We begin with an example with an exact solution in order to illustrate the convergence theory. The domain is the unit square \(\varOmega = [0,1]\times [0,1]\subset {\mathbb {R}}^2\) and homogeneous Dirichlet boundary conditions are applied on the boundary. The source terms \(f_1\), \(f_2\) and the initial condition are chosen so that \(\varepsilon = 0.1\) and the exact solution \(u = \cos (t)\sin (x)\cos (y)\) and \(\phi = \sin (t)\cos (x)\sin (y)\). The second order backward differentiation formula (BDF2) is applied for the time discretization and for the space discretization we choose polynomial degrees \( k = 0 \) or \( k = 1 \) (used in the definition of the discrete spaces in Sect. 1). The time step is chosen to be \(\varDelta t = h\) when \(k=0\) and \(\varDelta t = h^{3/2}\) when \(k=1\). We report the errors at the final time \( T = 1 \). The observed convergence rates match our theory (Tables 1, 2).

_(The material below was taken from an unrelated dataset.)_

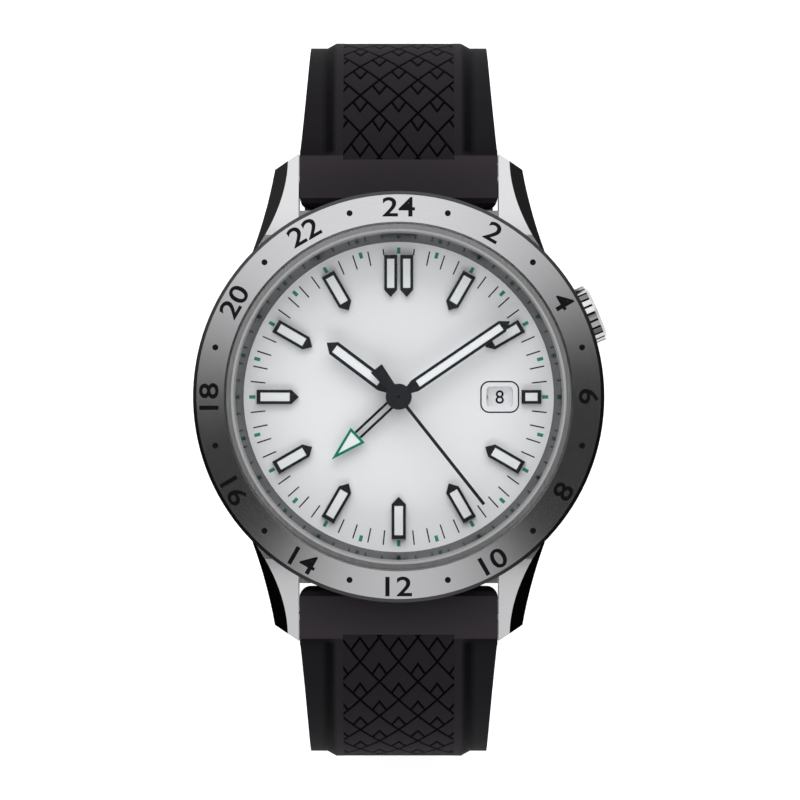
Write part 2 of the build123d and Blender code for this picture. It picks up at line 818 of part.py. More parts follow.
with BuildPart() as third_wheel:
    gear(third_teeth, third_module, third_direction + 180, third_place, third_low, wheel_thickness)
    third_rim = third_module * third_teeth / 2 - spoke_width
    spoke_windows(third_place, hub_radius, third_rim, third_low, wheel_thickness)
    gear(third_pinion_teeth, centre_module, third_direction + 180 + 180 / third_pinion_teeth, third_place,
         centre_low - motion_gap, wheel_thickness + 2 * motion_gap)
    disc(third_place, arbor_radius, arbor_low, arbor_top - arbor_low)
third_wheel.part.label = "third_wheel"
export_step(third_wheel.part, "parts/third_wheel.step")

with BuildPart() as fourth_wheel:
    gear(fourth_teeth, fourth_module, escape_direction, (0, 0), fourth_low, wheel_thickness)
    fourth_rim = fourth_module * fourth_teeth / 2 - spoke_width
    spoke_windows((0, 0), hub_radius, fourth_rim, fourth_low, wheel_thickness)
    gear(fourth_pinion_teeth, third_module, third_direction + 180 / fourth_pinion_teeth, (0, 0),
         fourth_low + wheel_thickness, third_low - fourth_low)
    disc((0, 0), seconds_arbor_radius, arbor_low, seconds_hand_low + seconds_hub_height - arbor_low)
fourth_wheel.part.label = "fourth_wheel"
export_step(fourth_wheel.part, "parts/fourth_wheel.step")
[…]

Table 1 History of convergence for \({\varvec{q}}_h\) and \({\varvec{p}}_h\) for Example 4.1 under uniform mesh refinement
Table 2 History of convergence for \(u_h\) and \(\phi _h\) for Example 4.1 under uniform mesh refinement

Next, we test an example without a convergence rate but that show the performance of the HDG method. We take \(k=0\), the domain is also the unit square \(\varOmega = [0,1]\times [0,1]\subset {\mathbb {R}}^2\) and partition into 20, 000 triangles, i.e., \(h=\sqrt{2}/100\). BDF2 is applied for time discretization and the time step \(\varDelta t = 1/1000\), at each time step, we utilized the Newton’s method to solve the nonlinear system.

Example 4.2

This example has non-homogeneous Dirichlet data and demonstrates that our HDG scheme can handle this case. We take \(\varepsilon =10^{-2}\) and the source terms \(f_1=0\) and

$$\begin{aligned} f_2 = {\left\{ \begin{array}{ll} -\,0.8&{} (0,0.5)\times (1/2,1),\\ 0.8&{} \text {else}. \end{array}\right. } \end{aligned}$$

The Dirichlet boundary condition \(g_{u}=0.9, g_{\phi }=1.1\) on \(\{y=0\}\), and \(g_{u}=0.1, g_{\phi }=-1.1\) on \(\{y=1, 0\le x\le 0.25\}\). Elsewhere we impose homogeneous Neumann boundary conditions. Initial condition \(u_0 = (1+f_2)/2\). A similar example was studied in [3] by a finite volume method. We plot the solutions \(u_h\) and \(\phi _h\) at different final time T; see Figs. 1 and 2.

Fig. 1
figure 1

From left to right, from top to bottom are the contour plots of \(u_h\) at time: \(T=0.01, 0.4,0.7,1\) for Example 4.2

Fig. 2
figure 2

From left to right, from top to bottom are the contour plots of \(\phi _h\) at time: \(T=0.01, 0.4,0.7,1\) for Example 4.2

5 Conclusion

In this work, we proposed an HDG method for the drift–diffusion equation. We proved optimal semi-discrete error estimates for all variables; moreover, from the point view of degrees of freedom, we obtained a superconvergent convergence rate for the variable u. As far as we are aware, this is the first such result in the literature.

Clearly it would be desirable to prove convergence without the need to assume an inverse assumption. Equally, it would be useful to prove fully discrete estimates using, for example BDF2 in time.

This is the first of a series of papers in which we develop efficient HDG methods for drift–diffusion equation, including devising HDG methods when \(\varepsilon \) approaches to zero. We have a great interest in the numerical solution of steady state drift–diffusion equation, and we will explore this problem in our future papers.